Another possibility is automated scoring of website quality based on the underlying HTML aesthetics of our pages. I don’t really believe this since I’ve seen too many high quality websites decimated by Panda which used solid content management systems that provided entirely uniform HTML. But perhaps Panda is doing something insane like looking at our simple book order pages and declaring, “These evil people link this one page from lots of other pages and there’s not much here other than a link to Amazon.” Well, Panda-Pooh, that’s where we send people who want to buy a book.
It’s also possible that Panda is just dying to let FONERBOOKS and DAILEYINT recover but that another Google filter monitoring suspicious SEO activity (deleting and replacing pages, changing internal navigation links) is getting in the way. If the only Panda recovery I was aware of was IFITJAMS, I’d guess that an SEO penalty was likely, but since I’ve read about forum sites recovering after making massive and ongoing changes, I’m not going to worry about it. In any case, I’ll hold off on restoring any pages to DAILEYINT, even though that means hundreds of good, organic links pointing to missing pages, and if it should recover while FONERBOOKS languishes, it could mean that a busy beaver penalty is in force.

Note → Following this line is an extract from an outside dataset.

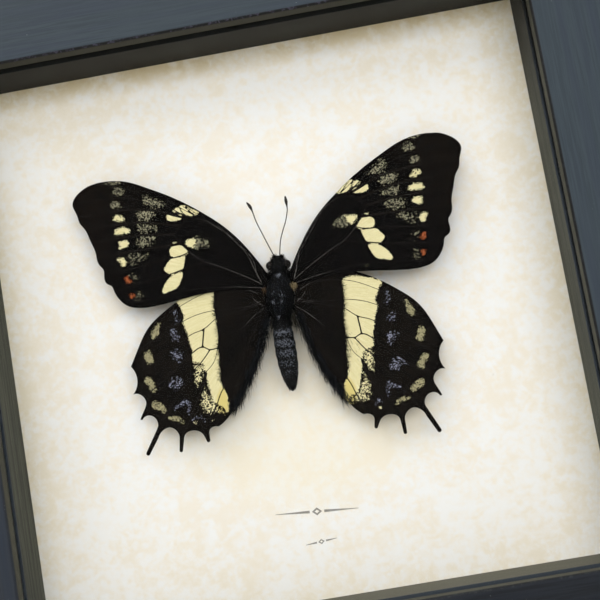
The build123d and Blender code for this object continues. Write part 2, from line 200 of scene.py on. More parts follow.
# ---- finishes of the case ---------------------------------------------------------------------
def satin_paint(name, along, light, dark, blue, painted_arris_glint, arris_wear_and_shade):
    """Blue-black satin paint over grain along the rail, in light and dark tones that carry the painted sheen
    or painted shade of its side; the inner arris is worn, and painted near-black as painted shade with
    painted glints in patches; the lip's side is painted olive-brown as a painted reflection of the
    parchment, with painted shade towards the top.
    """
    f = Finish(name)
    stretch = (0.035, 1.0, 1.0) if along == "x" else (1.0, 1.0, 0.035)
    grain = f.noise(2.6, 4, 0.6, places=f.places(stretch))
    brushed = f.noise(0.5, 3, 0.5, places=f.places(stretch))
    cloud = f.noise(0.03, 3, 0.5)
    peel = f.noise(2.2, 2, 0.5)
    x, _, z = f.axes(f.places())
    up = z - opening_z
    past_sight = abs(x).or_more(abs(up)) - half_sight
    lip_side = 1 - past_sight.over(0.02, 0.12)
    # Painted shade along the inner arris as well as its worn paint, in a share given per rail.
    arris = (1 - past_sight.over(0.42, 0.72)) * (1 - lip_side) * arris_wear_and_shade
    paint = f.blend(grain.over(0.37, 0.63), dark, light)
    paint = f.blend(brushed.over(0.4, 0.7) * 0.6, paint, blue)
    paint = f.blend(cloud.over(0.35, 0.7) * 0.4, paint, light)
    # Painted glints in patches on the arris, with near-black painted shade between them, in a glinting
    # colour given per rail.
    worn = f.noise(1.2, 4, 0.75).over(0.52, 0.62)
    paint = f.blend(arris, paint, f.blend(worn, srgb(8, 8, 10), painted_arris_glint))
    # Painted light on the lip's side: olive-brown as a painted reflection of the parchment, with painted
    # shade towards the top of the case.
    lip = f.blend(grain, srgb(56, 57, 48), srgb(74, 73, 62))
    lip = f.blend(up.over(40, 66) * 0.6, lip, srgb(38, 36, 26))
    paint = f.blend(lip_side, paint, lip)
    paint = f.blend(f.dust(0.42, 0.046, 0.4) * 0.8, paint, srgb(128, 134, 138))
    rough = 0.42 + 0.12 * grain + 0.25 * lip_side
    return f.made_of(paint, rough, (grain * 0.5 + peel * 0.5, 0.03, 0.5), specular_ior_level=0.3)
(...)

The funny thing is that I find myself in the same position as a few other author/engineers I know who are too disgusted with what Panda actually means to care whether or not our sites recover. Yet we are too obsessed with troubleshooting to just let it go. The very fact that a Panda can come out of nowhere to eat all of your web traffic while the PhD’s at Google talk about quality and suggest we evil authors examine our souls, means that using a website for the primary publication media is no longer a business model. That doesn’t change even if FONERBOOKS and DAILEYINT follow IFITJAMS into Panda heaven next month and instead of the old 10,000 visitors a day the sites start to draw 25,000. If I want to take up gambling for a living, I can go back to day trading and skip writing about it.
So it’s back to watching the old clock and and waiting for the hammer to fall.